The first Petit Le Mans drew 30,000 fans to Road Atlanta and saw entries from Porsche, Ferrari, BMW, Nissan as well as Panoz. The Ferrari 333SP of Wayne Taylor, Emmanuel Collard and Eric van de Poele took a 1:12.519 victory over the factory Porsche of Michele Alboreto, Stefan Johansson and Jörg Muller.
But the real winners were the spectators who saw a completely revamped Road Atlanta, complete with a new main paddock and upgraded spectator areas and amenities. They also could look forward to 1999 and the first season of the American Le Mans Series, which began in March at Sebring and would feature Petit Le Mans as an annual event on its schedule.
“The success of that first event had everyone talking,” said Series President and CEO Scott Atherton. “Manufacturers, sponsors, spectators, sportscasters were saying, ‘Don, you can’t create just one race. This is too good. You have to create a series.’ And obviously we know now that is ultimately what happened.”

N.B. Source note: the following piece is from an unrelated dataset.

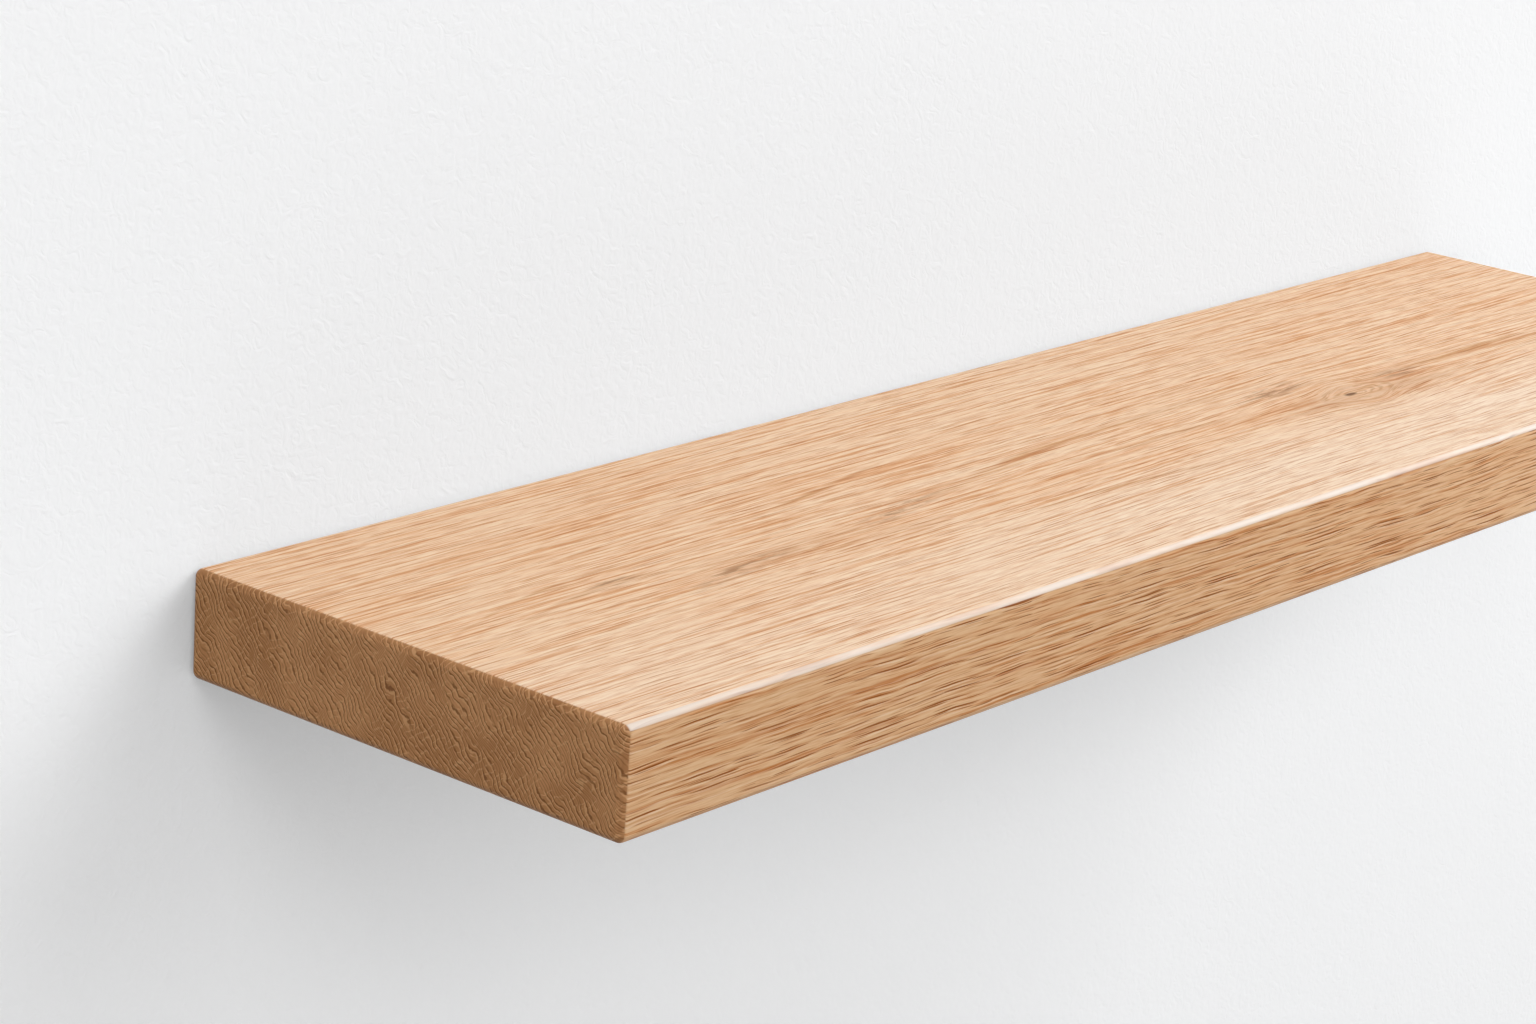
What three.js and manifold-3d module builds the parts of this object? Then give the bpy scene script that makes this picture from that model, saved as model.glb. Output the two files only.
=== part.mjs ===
// Floating wall shelf: one solid oak board pushed on to the rods of a steel bracket that it hides.
// Lengths are in millimetres. The wall's face is the plane y = 0, the board reaches into the room along -Y,
// +X runs along the board and +Z is up. The origin is the middle of the bracket bar's back, on the wall.
import * as THREE from "three";
import { RoundedBoxGeometry } from "three/addons/geometries/RoundedBoxGeometry.js";
import { mergeVertices } from "three/addons/utils/BufferGeometryUtils.js";
import Module from "manifold-3d";

// Board: a plank with every edge and corner rounded alike.
const BOARD_LENGTH = 800;
const BOARD_DEPTH = 200;
const BOARD_THICKNESS = 40;
const BOARD_EDGE_RADIUS = 3;
const BOARD_EDGE_STEPS = 3;

// Bracket bar: flat steel that lies on the wall and ends short of the board, so that the board hides it.
const BAR_END_MARGIN = 50;
const BAR_HEIGHT = 25;
const BAR_THICKNESS = 5;
const BAR_CORNER_RADIUS = 2;

// Rods: round steel welded square to the bar, one in the middle and one near each end of the bar.
const ROD_DIAMETER = 12;
const ROD_LENGTH = 150;
const ROD_END_MARGIN = 100;
const ROD_TIP_CHAMFER = 1.5;
const WELD_LEG = 3;

// Wall screws: pan head, on a washer, one near each end of the bar and one midway between two rods.
const SCREW_DIAMETER = 5;
const SCREW_LENGTH = 60;
const SCREW_POINT_LENGTH = 7;
const SCREW_END_MARGIN = 25;
const HEAD_DIAMETER = 9.5;
const HEAD_HEIGHT = 3.8;
const HEAD_RIM_HEIGHT = 1.4;
const RECESS_SPAN = 4.6;
const RECESS_WIDTH = 1.1;
const RECESS_DEPTH = 2.2;
const WASHER_DIAMETER = 15;
const WASHER_THICKNESS = 1.2;
const SCREW_HOLE_CLEARANCE = 0.4;
const SLOT_TRAVEL = 6;

// Wall plugs: nylon sleeves that the screws spread, sunk past the plaster's face.
const PLUG_DIAMETER = 8;
const PLUG_LENGTH = 40;
const PLUG_SINK = 3;
const PLUG_BORE_CLEARANCE = 0.3;
const PLUG_NOSE_LENGTH = 4;
const PLUG_NOSE_TAPER = 0.8;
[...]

“I felt strongly that if you create a good show and provide good entertainment in motorsport and ensure that the fans knew that this was stable, precise racing and the people who really went faster would win, that they would start to come,” Panoz said. “And that’s what happened.”
As a result, Petit Le Mans has seen increases in fans, grid quality and more importantly world recognition. It also saw the hometown Panoz team take an overall win in the 1999 race when one of the factory BMW prototypes spun into a gravel trap with five minutes remaining to hand David Brabham, Eric Bernard and Andy Wallace an emotional victory.
“I felt so bad for the driver from BMW, and I could imagine the corporate politics; BMW had been beaten by a no-name American manufacturer with the engine in the wrong place in a prototype,” Panoz chuckled. “All victories are great, and all victories are earned because you can’t win any race without showing up and being prepared. You have to be in a place that when Lady Luck smiles at you or breaks come your way that you can take advantage of it.”
That’s the same philosophy Panoz has used in building Petit Le Mans and American Le Mans Series to the level at which they are now. The number of premium auto manufacturers, elite teams and world-class corporate partners can’t be matched by any other form of motorsport.
Those are just some of the things that Panoz will see when he returns to Road Atlanta. And what are the others?
“I’ll be looking at the physical aspects of the track and comparing that to where we started,” he said. “The second thing I’ll be looking at are the crowd and fans. It’s like having a child who is five or six years old. He’s cute and starting to be a person, then later you find that he’s grown up and matured. That’s what has happened with the race and track. We started out with a lot of hope and ambition and it has turned into something that really has a lot of meaning and is creating its own history.”